The highest intakes of calcium (>1400 mg/day) were associated with higher all-cause risk for death (after adjustment for age, total energy, vitamin D, and calcium supplement intake, as well as other dietary, physical, and demographic factors) as compared with intakes of 600 to 1000 mg/day (hazard ratio [HR], 1.40; 95% confidence interval [CI], 1.17 - 1.67).
Disease-specific mortality risks were elevated for CVD (HR, 1.49; 95% CI, 1.09 - 2.02) and for ischemic heart disease (HR, 2.14; 95% CI, 1.48 - 3.09) at daily calcium intakes above 1400 mg. At calcium intakes less than 600 mg/day, these same mortality risks were also elevated. None of these patterns was apparent for mortality from stroke.

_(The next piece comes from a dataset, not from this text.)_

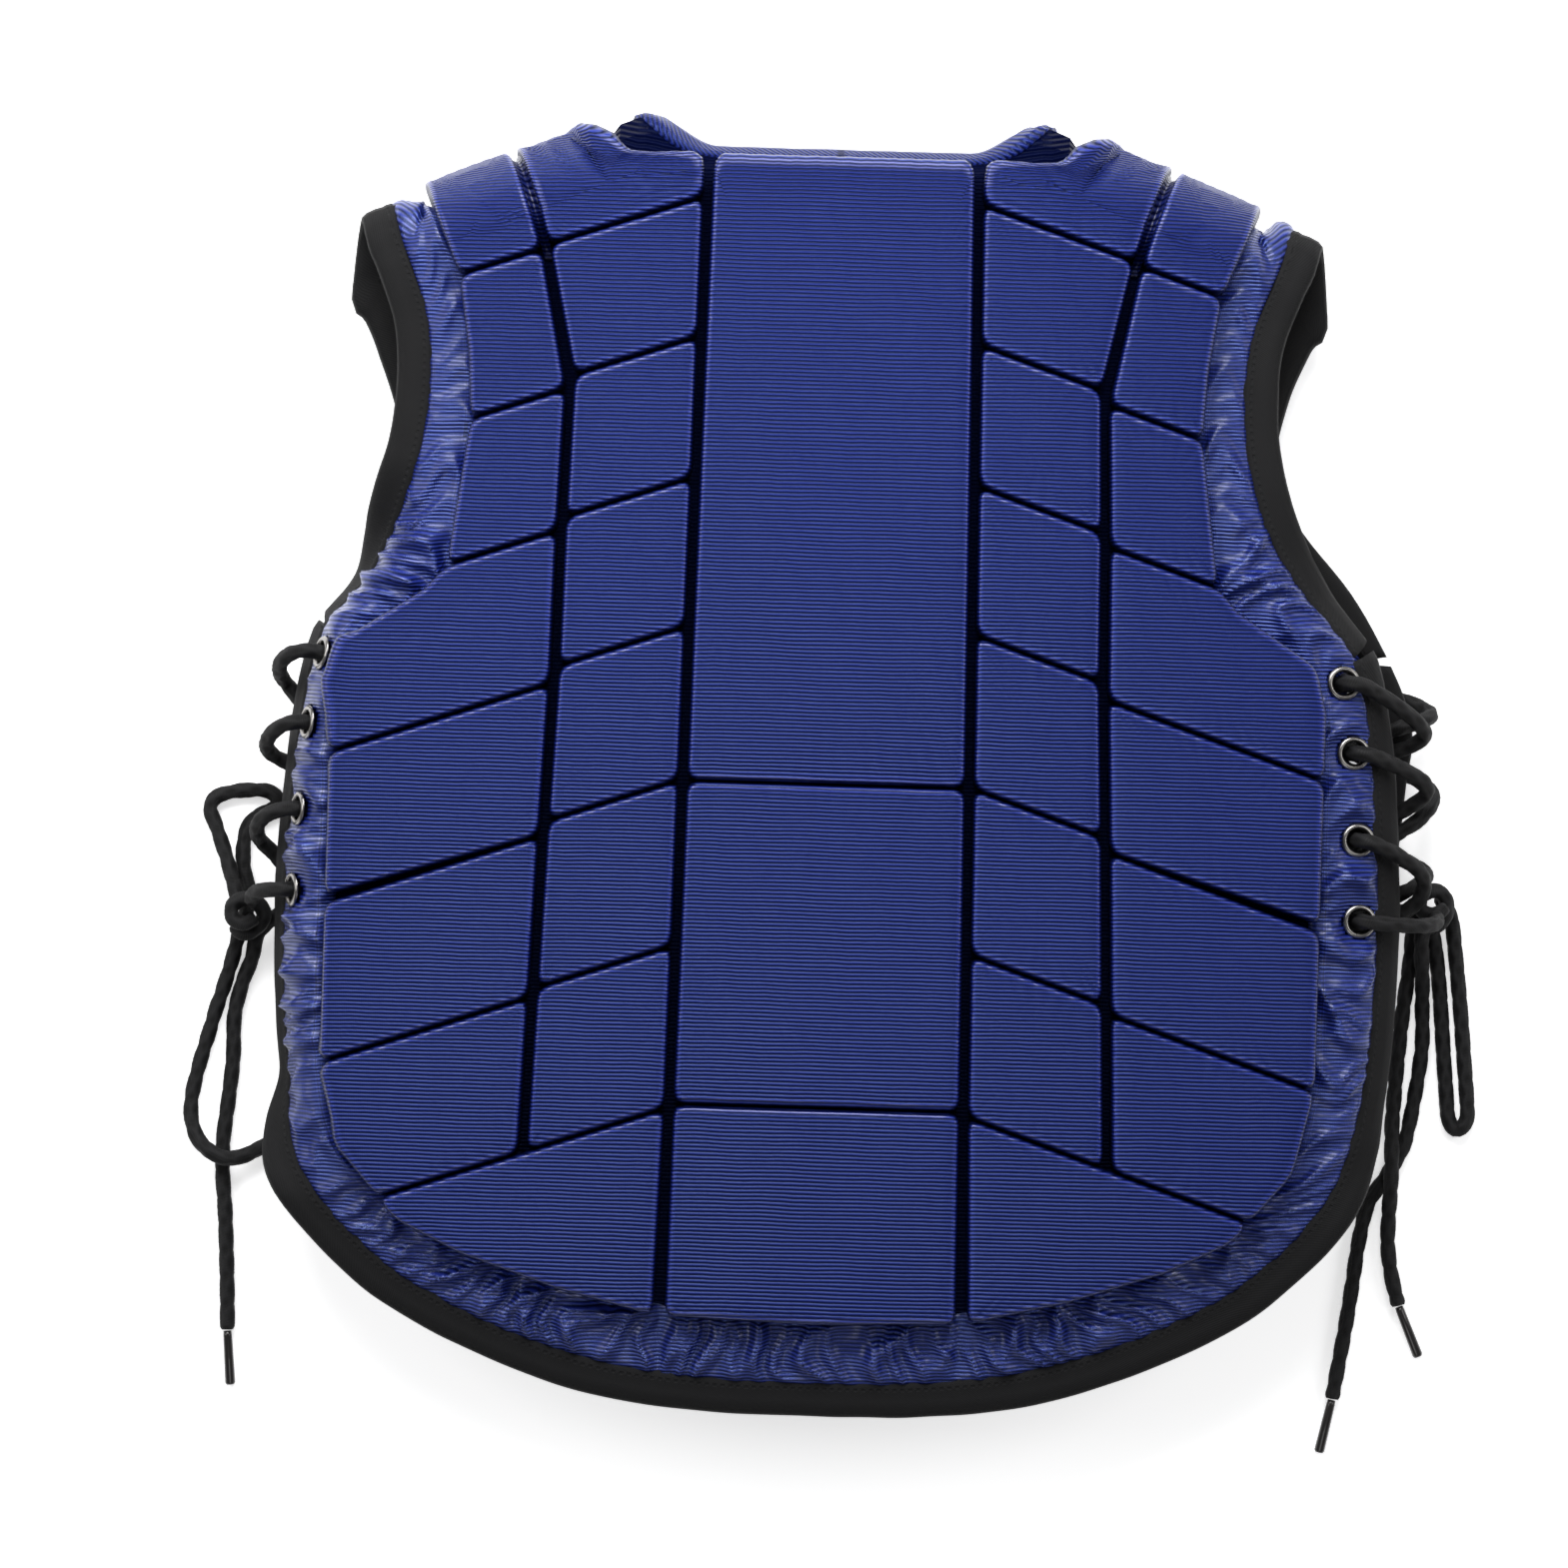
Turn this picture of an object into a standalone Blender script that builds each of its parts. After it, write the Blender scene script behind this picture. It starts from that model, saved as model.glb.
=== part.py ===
"""Riding body protector for a child, laid on its front with its back panel up.

Every piece is drawn flat on the opened-out pattern of the vest and is then laid over the form:
across is measured from the spine, along from the middle of the back, and rise outwards from the
cloth. Past the shoulder crest the same pattern runs over the fold and back down the front panel.
The floor is z = 0, +X is the right of the back panel as seen from above, +Y points to the neck.
At the end everything is moved sideways, so that the middle of the vest's box is over the origin.
"""

import math

import bmesh
import bpy
from mathutils import Matrix, Vector

# Driving sizes, in metres
HALF_WIDTH = 0.223
HALF_LENGTH = 0.2512
SHELL_WALL = 0.0025
FOAM_THICKNESS = 0.0147
SEAT_GAP = 0.0006
JOIN_GAP = 0.0003
BINDING_GAP = 0.0005
FOLD_RADIUS = 0.013
NECK_CREST = 0.224
NECK_HALF_WIDTH = 0.080
SHOULDER_SLOPE = 0.40
BACK_ARCH = 0.0082
BACK_ARCH_LENGTH = 0.200
HEM_DROP = 0.005
HEM_DROP_START = -0.100
CROWN_RISE = 0.012
BINDING_WIDTH = 0.013
NECK_BINDING_WIDTH = 0.010
BINDING_LIP = 0.0010
BINDING_TURN = 0.16
BINDING_FOLD = [0.20, 0.75]
GROOVE_WIDTH = 0.0038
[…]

In an email exchange with Medscape Medical News, Dr. Michaëlsson said the association of calcium intake and all-cause and cardiovascular mortality "was especially strong if a high dietary intake of calcium was combined with calcium supplements."
Women with the highest intake of calcium (>1400 mg/day) and who used supplement tablets had an all-cause risk for death 2.5 times higher than women who had similar total intakes but were not taking a supplement.

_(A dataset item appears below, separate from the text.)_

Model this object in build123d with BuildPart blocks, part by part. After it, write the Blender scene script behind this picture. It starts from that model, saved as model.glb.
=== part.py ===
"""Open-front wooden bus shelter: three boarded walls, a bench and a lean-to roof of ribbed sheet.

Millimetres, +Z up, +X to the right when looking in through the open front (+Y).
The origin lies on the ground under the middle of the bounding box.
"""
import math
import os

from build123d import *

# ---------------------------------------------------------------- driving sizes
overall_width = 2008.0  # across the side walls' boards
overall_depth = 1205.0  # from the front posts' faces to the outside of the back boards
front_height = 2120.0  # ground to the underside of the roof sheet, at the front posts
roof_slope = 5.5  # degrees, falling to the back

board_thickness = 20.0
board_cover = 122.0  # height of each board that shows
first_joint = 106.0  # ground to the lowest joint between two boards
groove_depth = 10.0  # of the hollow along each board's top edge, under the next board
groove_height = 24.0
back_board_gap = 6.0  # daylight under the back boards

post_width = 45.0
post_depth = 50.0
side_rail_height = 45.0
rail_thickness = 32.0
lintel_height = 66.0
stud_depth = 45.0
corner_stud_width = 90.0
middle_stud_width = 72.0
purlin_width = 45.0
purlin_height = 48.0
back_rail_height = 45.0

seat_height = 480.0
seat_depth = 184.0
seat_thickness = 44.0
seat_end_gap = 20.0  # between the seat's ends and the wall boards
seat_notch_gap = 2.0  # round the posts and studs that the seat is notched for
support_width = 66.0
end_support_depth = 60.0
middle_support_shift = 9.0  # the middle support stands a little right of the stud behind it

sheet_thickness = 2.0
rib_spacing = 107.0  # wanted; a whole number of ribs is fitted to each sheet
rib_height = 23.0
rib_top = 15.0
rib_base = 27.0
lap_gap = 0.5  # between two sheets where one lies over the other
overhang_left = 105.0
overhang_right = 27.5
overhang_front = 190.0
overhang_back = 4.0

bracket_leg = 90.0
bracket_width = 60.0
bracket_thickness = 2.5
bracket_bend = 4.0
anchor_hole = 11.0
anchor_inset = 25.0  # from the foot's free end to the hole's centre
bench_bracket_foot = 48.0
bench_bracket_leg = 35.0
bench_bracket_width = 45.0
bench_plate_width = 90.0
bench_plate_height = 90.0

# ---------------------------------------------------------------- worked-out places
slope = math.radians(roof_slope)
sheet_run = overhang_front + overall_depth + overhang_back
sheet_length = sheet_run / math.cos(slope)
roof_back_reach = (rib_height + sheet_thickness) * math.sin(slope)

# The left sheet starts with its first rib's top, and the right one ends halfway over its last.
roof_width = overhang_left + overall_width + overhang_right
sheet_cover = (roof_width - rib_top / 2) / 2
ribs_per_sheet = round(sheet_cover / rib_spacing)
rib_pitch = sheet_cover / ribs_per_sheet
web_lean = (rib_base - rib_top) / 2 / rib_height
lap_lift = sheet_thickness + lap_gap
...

The authors explain that serum calcium levels "are under tight homeostatic control" and do not normally correlate with the amount of calcium intake. However, low or very high intakes override this control, "causing changes in blood levels of calcium or calciotropic hormones."
Complex Study Results; Weak Findings?
Dr. Michaëlsson also noted that some previous studies have shown a similar relationship between calcium supplements and a higher risk for CVD but were not powered to look at mortality and did not assess the amount of dietary intake of calcium.
He advised that one should not make recommendations on the basis of a single study, but emerging evidence suggests caution about high calcium intake. He also noted that a meta-analysis of randomized trials has shown that calcium supplementation actually increased the rate of hip fracture. "My present recommendation is to avoid calcium supplement use if you have a normal varied diet," he said.
Commenting to Medscape Medical News by email, John Cleland, MD PhD, professor of cardiology at Hull York Medical School in Kingston-upon-Hull, United Kingdom, called the study results "extremely complex...with rather weak findings." He pointed out that in the study there were few patients or events in the group with high calcium intake (n = 1241; 2%), and the events were confined to those women taking supplements (total events, n = 23, of which 16 occurred among women taking any form of calcium supplement).
Women with calcium intakes greater than 1400 mg/day who were taking calcium tablets had an adjusted all-cause mortality rate of 2.57 (95% CI, 1.19 - 5.55) compared with 1.17 (95% CI, 0.97 - 1.41) among women who had similar daily intakes but were not taking supplements. "So, it's not the diet but the pills that are the problem," Dr. Cleland concluded, which is essentially in agreement with what Dr. Michaëlsson said.
Dr. Cleland raised the issues of what else may have been in the calcium pills and why the women were taking them; for example, if they had chronic kidney disease or osteoporosis. He said the article did not provide such information but just referred to a previous paper.
He also pointed out that calcium tablets "have not been shown to reduce fracture rates or improve any other patient outcome that I know of." He recommended that people stop taking calcium supplements "until efficacy/safety is shown," and that this advice "should definitely include those taking them for osteoporosis and should perhaps include those taking them for [chronic kidney disease]." His recommendation? "Having a healthy balanced diet and avoiding water filters that reduce calcium in drinking water is probably best."
This study was supported by the Swedish Research Council. The authors and Dr. Cleland have disclosed no relevant financial relationships.